Belajar Menulis, dokumentasi pemikiran perjalanan hidup.

04 July 2014

Ketika Senja Berlalu Tanpa Mata

Aku mendengarnya
Entah, barangkali memang srigala mengaung kala gelap merayap.
Jelaskan, itulah cerita malam

Namun benarkah?
Ini bukan dongeng kawan, ini kehidupan dengan seabrek anggapan serta tafsiran.
Demokrasi katanya, sebuah kebebasan menjadi harga mati.
Mati kau, mati aku, mati kita.
Dan entahlah.

Karena aku juga akhirnya mendengar, kokok ayam yang entah jantan atau
betina.
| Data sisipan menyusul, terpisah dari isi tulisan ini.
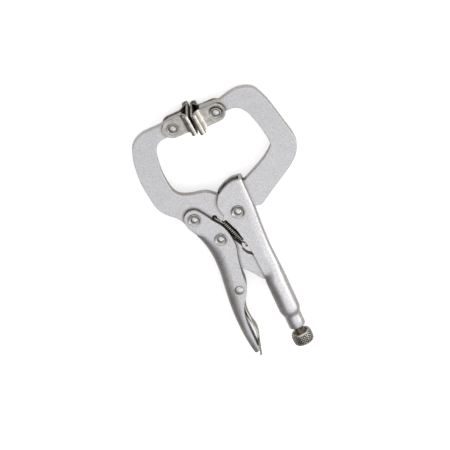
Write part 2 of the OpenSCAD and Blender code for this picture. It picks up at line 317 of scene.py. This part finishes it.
def drill(piece, place, radius):
    """Straight hole through a piece, across the tool."""
    reach = 9.0
    verts, faces = lathe([(TINY, -reach), (radius, -reach), (radius, reach), (TINY, reach)], 48)
    mesh = bpy.data.meshes.new("drill")
    mesh.from_pydata([tuple(at(*place) + v * MM) for v in verts], [], faces)
    cutter = bpy.data.objects.new("drill", mesh)
    bpy.context.scene.collection.objects.link(cutter)
    hole = piece.modifiers.new("hole", "BOOLEAN")
    hole.object = cutter
    hole.solver = "EXACT"
    bpy.context.view_layer.update()
    done = piece.evaluated_get(bpy.context.evaluated_depsgraph_get())
    result = bpy.data.meshes.new_from_object(done)
    piece.modifiers.remove(hole)
    piece.data = result
    bpy.data.objects.remove(cutter)
    bpy.data.meshes.remove(mesh)
    return piece


# ------------------------------------------------------------------ materials

def ramp(nodes, stops):
    """Colour ramp with (place, colour) stops."""
    node = nodes.new("ShaderNodeValToRGB")
    elements = node.color_ramp.elements
    while len(elements) < len(stops):
        elements.new(0.5)
    for element, (place, colour) in zip(elements, stops):
        element.position = place
        element.color = (*colour, 1)
    return node


def multiply(nodes, links, first, second):
    """Product of two colours."""
    blend = nodes.new("ShaderNodeMix")
    blend.data_type = "RGBA"
    blend.blend_type = "MULTIPLY"
    blend.inputs["Factor"].default_value = 1.0
    links.new(first, blend.inputs["A"])
    links.new(second, blend.inputs["B"])
    return blend.outputs["Result"]


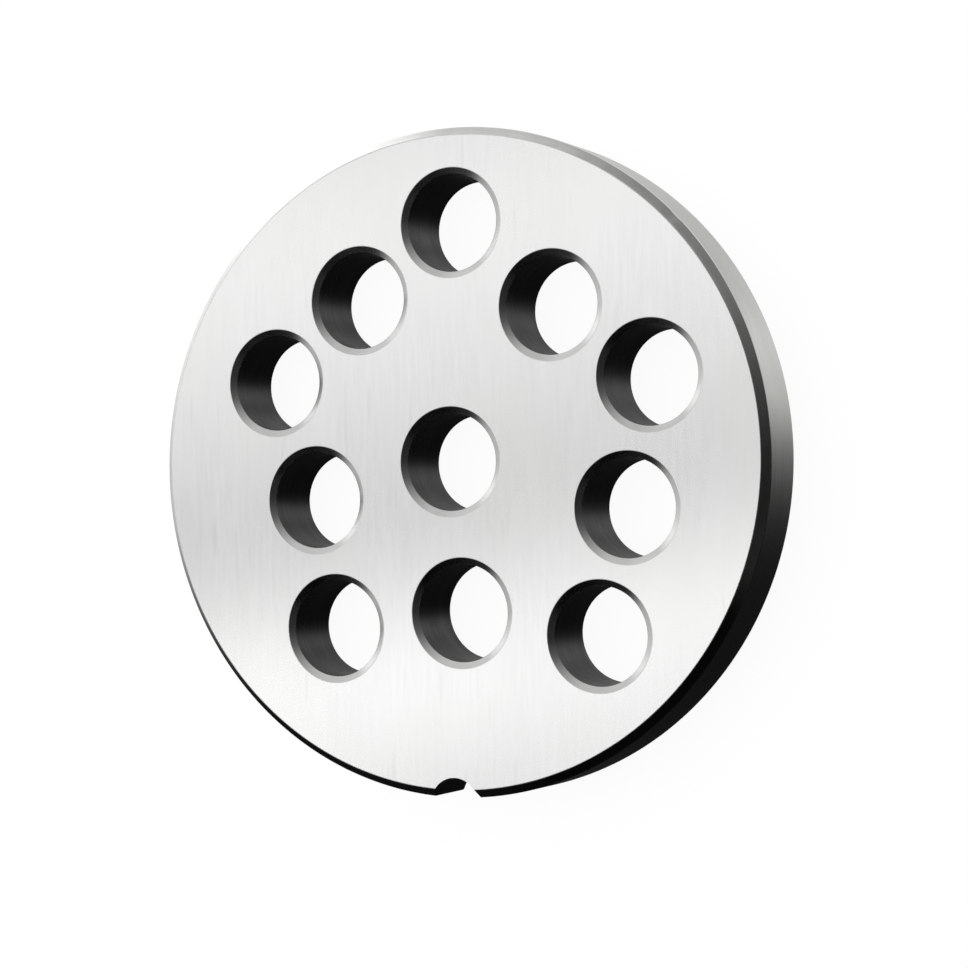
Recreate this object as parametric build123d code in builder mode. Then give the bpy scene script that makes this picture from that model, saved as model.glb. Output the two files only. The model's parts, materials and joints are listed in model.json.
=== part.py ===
from build123d import *

import os

# A meat grinder plate: a turned and ground steel disc with a centre bore, through feed holes and a
# locating notch in its rim.  It is one piece of steel.
#
# Millimetres, +Z up.  The origin is on the axis of the centre bore, in the knife face, which is the
# face that the plate lies on.  The outlet face looks up, and the locating notch is on the -Y side.

# Disc
plate_diameter = 82.0
plate_thickness = 9.0
outlet_edge_chamfer = 1.0
knife_edge_break = 0.2

# Centre bore, which runs on the stub at the end of the feed screw
bore_diameter = 12.0

# Feed holes, which the meat is pressed through.  They stand round the bore in two staggered rings,
# unevenly spaced.  Each has its own distance from the bore's axis, and its own angle from +X in
# degrees.
feed_hole_diameter = 12.0
outer_ring_radii = [28.0, 29.25, 26.5, 26.0, 28.75]
outer_ring_angles = [20.0, 89.0, 156.5, 231.5, 312.5]
inner_ring_radii = [23.0, 23.75, 19.25, 18.5, 24.0]
inner_ring_angles = [53.5, 121.0, 193.0, 274.0, 345.5]

# Countersink at each hole's mouth on the outlet face.  On the knife face the holes keep the sharp
# edges that the knife cuts against.
mouth_relief = 0.7
mouth_angle = 90.0

# Locating notch: a half-round groove down the rim, for the key in the grinder's ring
notch_radius = 3.2
notch_depth = 2.5

rim_radius = plate_diameter / 2
bore_radius = bore_diameter / 2
feed_hole_radius = feed_hole_diameter / 2
notch_axis_radius = rim_radius - notch_depth + notch_radius
feed_hole_radii = outer_ring_radii + inner_ring_radii
feed_hole_angles = outer_ring_angles + inner_ring_angles

with BuildPart() as grinder_plate:
    # Disc, turned from its half section
    with BuildSketch(Plane.XZ):
        with BuildLine():
            Polyline(
                (0, 0),
                (rim_radius - knife_edge_break, 0),
                (rim_radius, knife_edge_break),
                (rim_radius, plate_thickness - outlet_edge_chamfer),
                (rim_radius - outlet_edge_chamfer, plate_thickness),
                (0, plate_thickness),
                close=True,
            )
        make_face()
    revolve(axis=Axis.Z)

    # Centre bore and feed holes, drilled and countersunk from the outlet face
    with Locations((0, 0, plate_thickness)):
        CounterSinkHole(
            radius=bore_radius,
            counter_sink_radius=bore_radius + mouth_relief,
            counter_sink_angle=mouth_angle,
        )
        for pitch_radius, pitch_angle in zip(feed_hole_radii, feed_hole_angles):
            with PolarLocations(pitch_radius, 1, start_angle=pitch_angle):
                CounterSinkHole(
                    radius=feed_hole_radius,
                    counter_sink_radius=feed_hole_radius + mouth_relief,
                    counter_sink_angle=mouth_angle,
                )

    # Locating notch, through the whole thickness
    with BuildSketch(Plane.XY):
        with Locations((0, -notch_axis_radius)):
            Circle(notch_radius)
    extrude(amount=plate_thickness, mode=Mode.SUBTRACT)

grinder_plate.part.label = "grinder_plate"

os.makedirs("parts", exist_ok=True)
export_step(grinder_plate.part, "parts/grinder_plate.step")
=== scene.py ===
"""Looks of a meat grinder plate: one disc of ground steel, on a pale floor, in a banded light.

Metres, +Z up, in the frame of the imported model: the plate lies on its knife face, with the axis of
its centre bore on Z and its locating notch on the -Y side.
"""

import json
import logging
import math
from dataclasses import dataclass, field
from enum import Enum

import bmesh
import bpy
from mathutils import Matrix, Vector

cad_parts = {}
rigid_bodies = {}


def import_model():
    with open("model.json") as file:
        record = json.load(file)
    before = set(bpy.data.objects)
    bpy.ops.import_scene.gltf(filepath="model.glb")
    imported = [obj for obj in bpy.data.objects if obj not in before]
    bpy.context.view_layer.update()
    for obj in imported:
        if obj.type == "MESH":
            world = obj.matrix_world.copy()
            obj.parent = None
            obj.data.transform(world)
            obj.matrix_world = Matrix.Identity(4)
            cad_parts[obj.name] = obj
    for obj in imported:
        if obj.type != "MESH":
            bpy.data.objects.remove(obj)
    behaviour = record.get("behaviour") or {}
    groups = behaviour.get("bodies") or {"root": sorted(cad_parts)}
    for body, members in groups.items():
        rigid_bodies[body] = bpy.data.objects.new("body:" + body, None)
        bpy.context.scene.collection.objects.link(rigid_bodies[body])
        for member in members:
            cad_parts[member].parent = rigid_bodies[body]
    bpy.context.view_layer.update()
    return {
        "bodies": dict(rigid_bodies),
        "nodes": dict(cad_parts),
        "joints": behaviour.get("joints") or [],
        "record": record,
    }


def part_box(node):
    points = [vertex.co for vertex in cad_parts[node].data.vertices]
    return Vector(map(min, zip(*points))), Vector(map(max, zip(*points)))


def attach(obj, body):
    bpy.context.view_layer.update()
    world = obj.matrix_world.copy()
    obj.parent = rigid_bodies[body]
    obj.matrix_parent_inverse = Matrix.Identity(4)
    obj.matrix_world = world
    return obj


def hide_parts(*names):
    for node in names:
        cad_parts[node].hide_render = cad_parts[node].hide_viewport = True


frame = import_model()

MM = 0.001
PLATE_NODE = "grinder_plate"
MARKS_UV = "marks"
BANDS = "bands"
OUTLET_BAND, KNIFE_BAND, NOTCH_BAND = 1, 2, 9
FIRST_RIM_BAND, FIRST_HOLE_BAND = 10, 30
NOTCH_SLACK = 1.0005  # a face this near to the notch's wall is part of it
HOLE_SHIFT = 30 * MM  # keeps the marks of one hole unlike the next one's
SCORE_GREY = (0.3, 0.3, 0.3)

log = logging.getLogger("grinder_plate")


# ---------------------------------------------------------------------------------------------
# Node groups: effects that more than one finish uses
# ---------------------------------------------------------------------------------------------


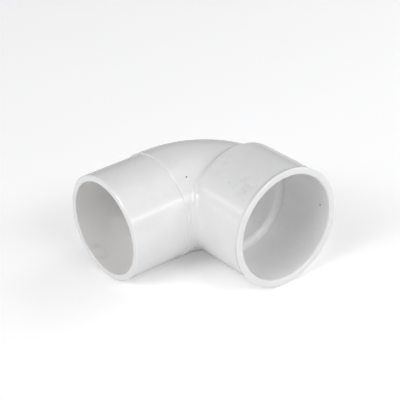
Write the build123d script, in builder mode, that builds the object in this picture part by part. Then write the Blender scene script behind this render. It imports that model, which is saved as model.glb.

Setidaknya aku masih yakin bahwa itu ayam.

Lagi-lagi masih soal keterjagaan.
Entah berdurasi berapa, kopi demi kopi tertuang dan habis. Lalu
tertuang lagi, habis lagi dan tertuang lagi.

Selalu, cangkir-cangkir beralih fungsi menjadi asbak dari puntung
segala apa. Sudah mirip-mirip tempat pembuangan mayat pembantaian.
Dimatikan begitu saja, lalu ambil yang lain dan kembali dimatikan.

Sampai malam memohon pamit, keterjagaan itu masih ada dan terjadi.
Sampai pagi mengucap salam, keterjagaan itu juga masih terjadi.

Lalu, mentari akan semakin ceria dalam berceloteh. Dan keterjagaan itu
berangsur beringsut. Persis seperti siluman dalam dongeng dan cerita
rakyat yang selama ini berkembang.

Karena inilah kenyataan, pahit senang setidaknya tentang sebuah
kejujuran. Dalam cerita pagi ada kisah tertinggal tentang keterjagaan.
Lalu tenggelam dalam siang, kembali terjaga ketika malam. Senja sudah
biasa dibiarkan berlalu tanpa mata, tenggelam dan itulah sebuah awal.

Sebab akhirnya tetap menjadi misteri dan rahasia.